[BEGIN]

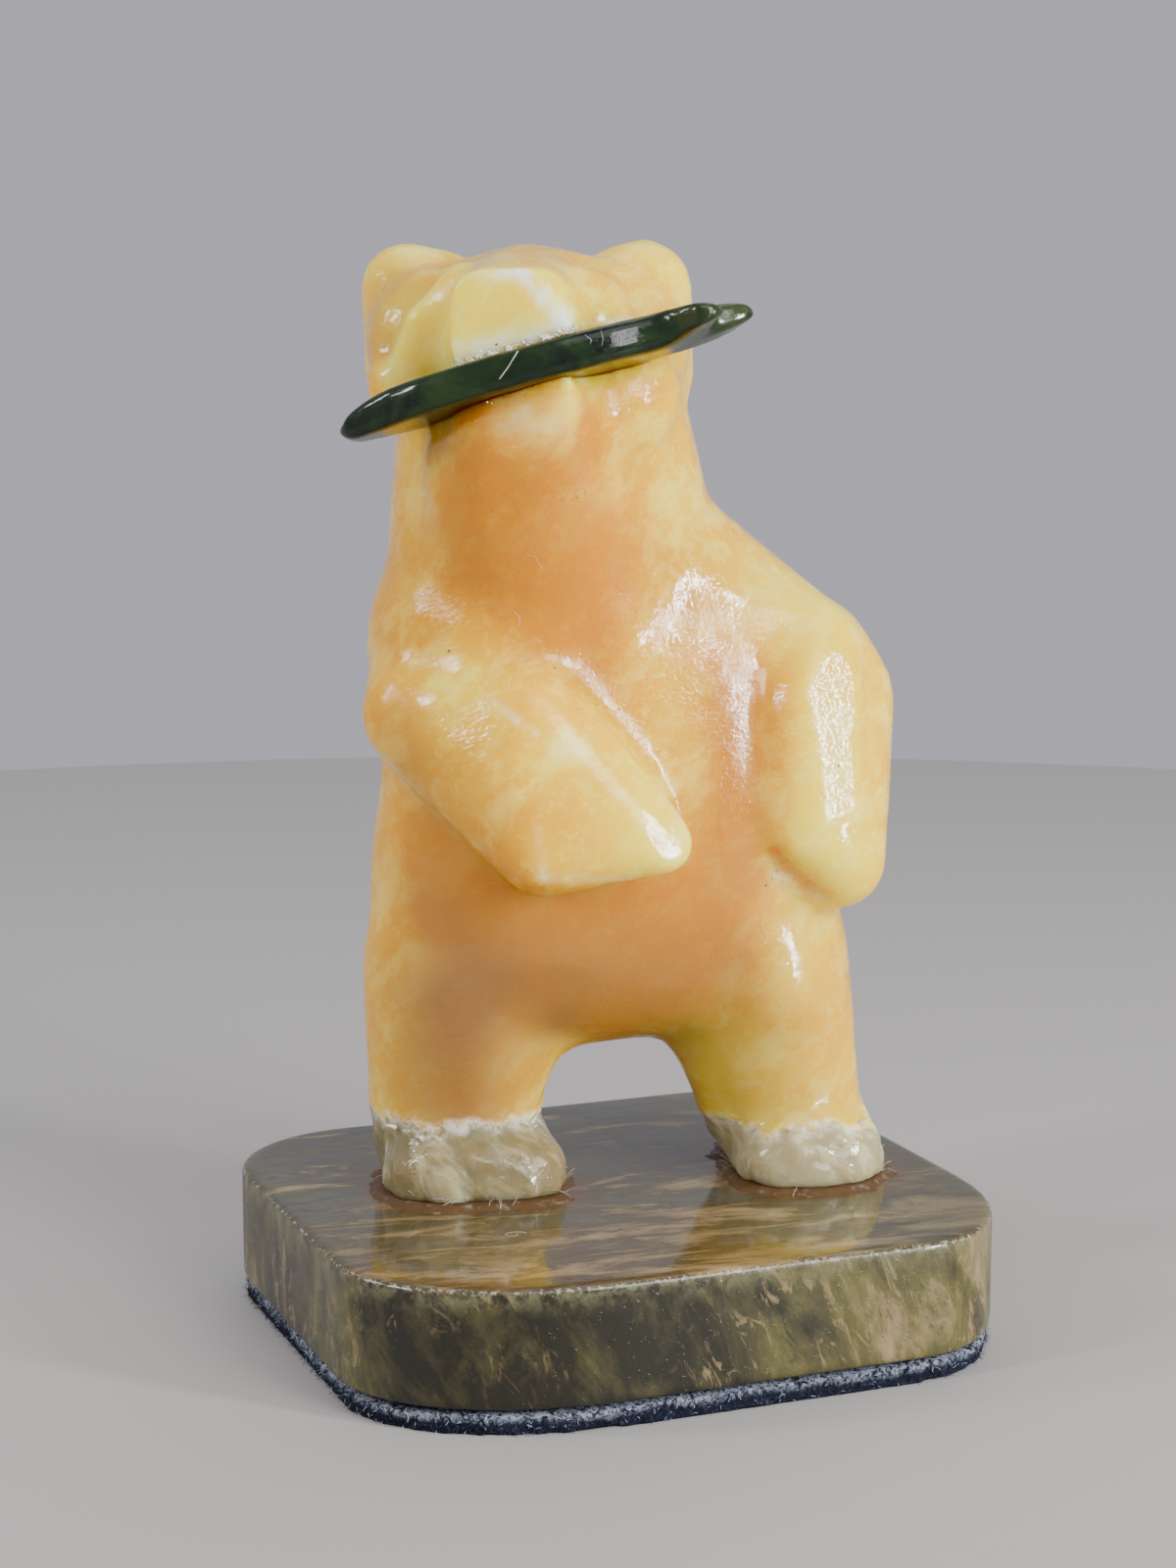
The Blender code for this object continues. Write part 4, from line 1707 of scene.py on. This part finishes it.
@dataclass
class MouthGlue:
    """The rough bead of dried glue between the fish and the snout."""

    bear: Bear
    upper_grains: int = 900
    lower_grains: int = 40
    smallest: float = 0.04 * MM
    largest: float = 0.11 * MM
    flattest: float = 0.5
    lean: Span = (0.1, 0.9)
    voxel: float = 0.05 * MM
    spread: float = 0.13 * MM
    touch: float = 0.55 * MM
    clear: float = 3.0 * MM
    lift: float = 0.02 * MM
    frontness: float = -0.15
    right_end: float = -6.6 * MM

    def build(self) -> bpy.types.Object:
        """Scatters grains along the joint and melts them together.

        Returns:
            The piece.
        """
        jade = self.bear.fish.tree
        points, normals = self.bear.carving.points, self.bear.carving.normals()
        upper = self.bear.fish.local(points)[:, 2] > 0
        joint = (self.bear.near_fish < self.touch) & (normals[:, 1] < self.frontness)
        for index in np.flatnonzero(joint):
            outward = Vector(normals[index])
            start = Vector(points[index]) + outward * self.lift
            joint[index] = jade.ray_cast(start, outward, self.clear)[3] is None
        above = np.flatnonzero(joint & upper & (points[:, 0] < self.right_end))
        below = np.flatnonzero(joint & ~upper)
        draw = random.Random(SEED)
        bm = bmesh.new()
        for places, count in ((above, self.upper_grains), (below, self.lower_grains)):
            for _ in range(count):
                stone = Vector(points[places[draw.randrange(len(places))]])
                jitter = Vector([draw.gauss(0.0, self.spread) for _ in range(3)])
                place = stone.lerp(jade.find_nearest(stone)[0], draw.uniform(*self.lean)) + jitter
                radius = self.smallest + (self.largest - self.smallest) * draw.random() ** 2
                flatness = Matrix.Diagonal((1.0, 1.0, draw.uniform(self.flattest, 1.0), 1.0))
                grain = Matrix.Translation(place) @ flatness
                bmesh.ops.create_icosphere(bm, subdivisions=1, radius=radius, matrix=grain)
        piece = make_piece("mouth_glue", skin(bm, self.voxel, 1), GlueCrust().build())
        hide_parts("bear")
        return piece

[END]

▸ **Task goal**:
Extract the data exactly as given.

▸ **Output of the exercise**:
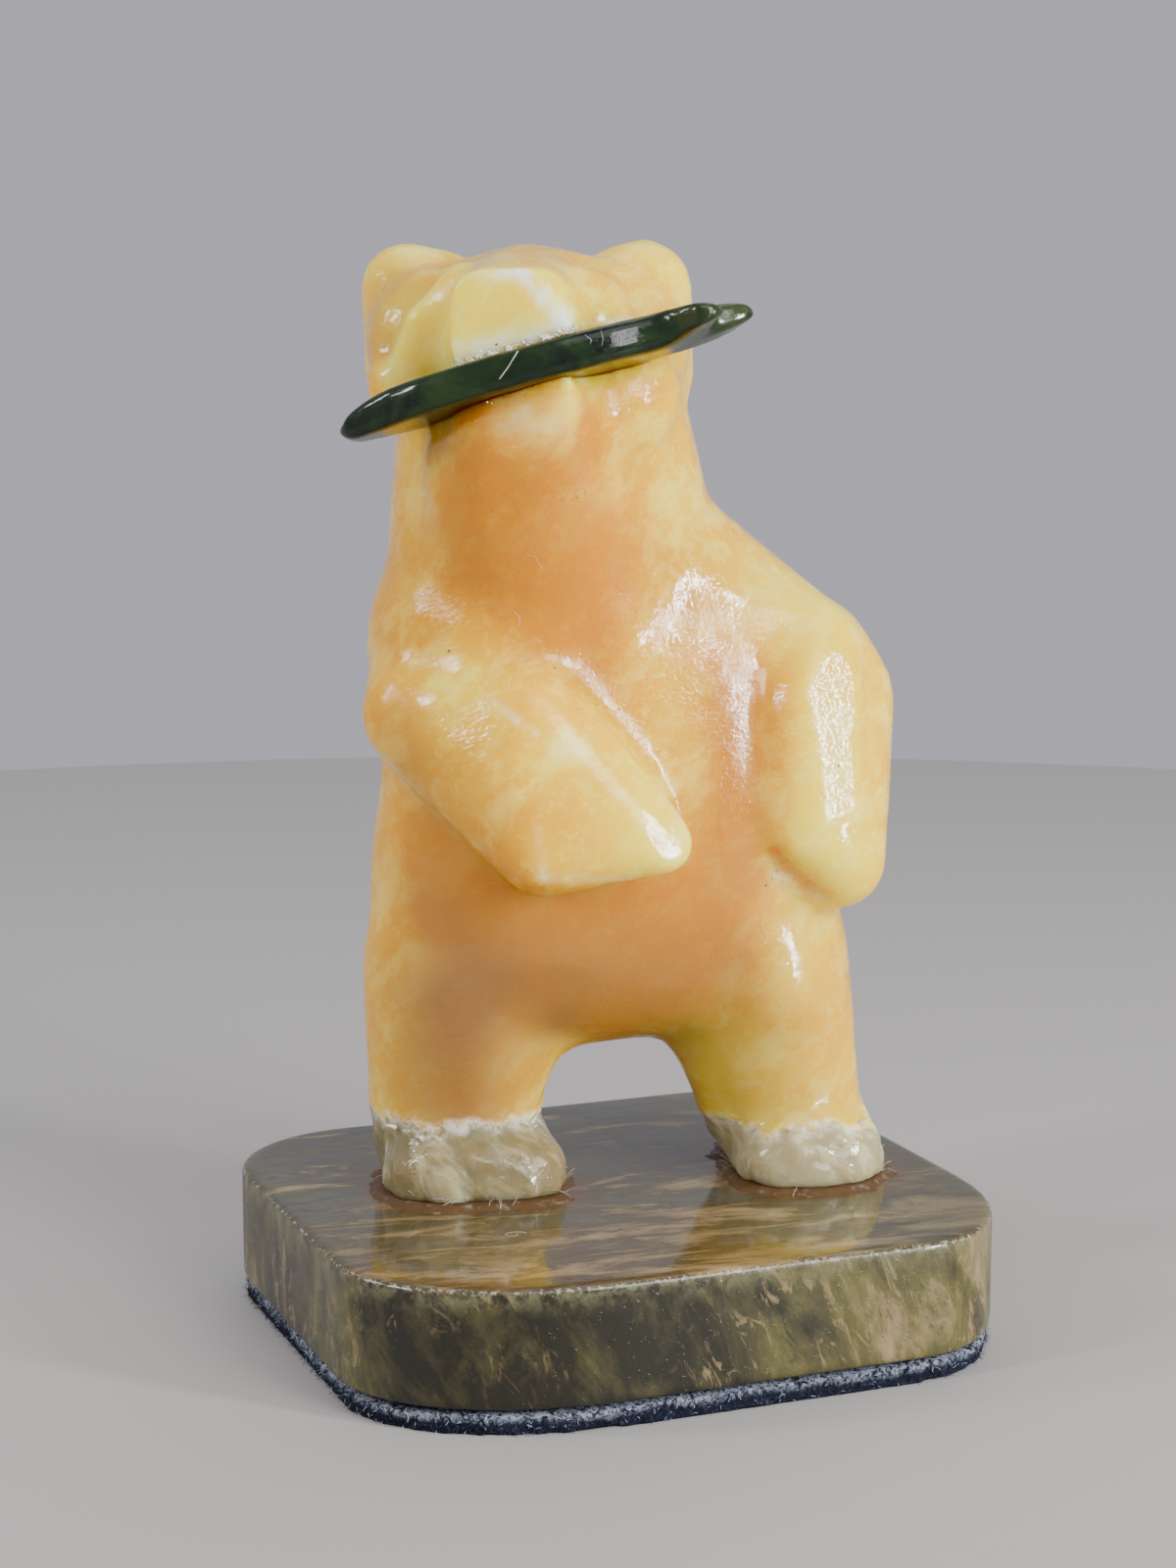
The Blender code for this object continues. Write part 4, from line 1707 of scene.py on. This part finishes it.
@dataclass
class MouthGlue:
    """The rough bead of dried glue between the fish and the snout."""

    bear: Bear
    upper_grains: int = 900
    lower_grains: int = 40
    smallest: float = 0.04 * MM
    largest: float = 0.11 * MM
    flattest: float = 0.5
    lean: Span = (0.1, 0.9)
    voxel: float = 0.05 * MM
    spread: float = 0.13 * MM
    touch: float = 0.55 * MM
    clear: float = 3.0 * MM
    lift: float = 0.02 * MM
    frontness: float = -0.15
    right_end: float = -6.6 * MM

    def build(self) -> bpy.types.Object:
        """Scatters grains along the joint and melts them together.

        Returns:
            The piece.
        """
        jade = self.bear.fish.tree
        points, normals = self.bear.carving.points, self.bear.carving.normals()
        upper = self.bear.fish.local(points)[:, 2] > 0
        joint = (self.bear.near_fish < self.touch) & (normals[:, 1] < self.frontness)
        for index in np.flatnonzero(joint):
            outward = Vector(normals[index])
            start = Vector(points[index]) + outward * self.lift
            joint[index] = jade.ray_cast(start, outward, self.clear)[3] is None
        above = np.flatnonzero(joint & upper & (points[:, 0] < self.right_end))
        below = np.flatnonzero(joint & ~upper)
        draw = random.Random(SEED)
        bm = bmesh.new()
        for places, count in ((above, self.upper_grains), (below, self.lower_grains)):
            for _ in range(count):
                stone = Vector(points[places[draw.randrange(len(places))]])
                jitter = Vector([draw.gauss(0.0, self.spread) for _ in range(3)])
                place = stone.lerp(jade.find_nearest(stone)[0], draw.uniform(*self.lean)) + jitter
                radius = self.smallest + (self.largest - self.smallest) * draw.random() ** 2
                flatness = Matrix.Diagonal((1.0, 1.0, draw.uniform(self.flattest, 1.0), 1.0))
                grain = Matrix.Translation(place) @ flatness
                bmesh.ops.create_icosphere(bm, subdivisions=1, radius=radius, matrix=grain)
        piece = make_piece("mouth_glue", skin(bm, self.voxel, 1), GlueCrust().build())
        hide_parts("bear")
        return piece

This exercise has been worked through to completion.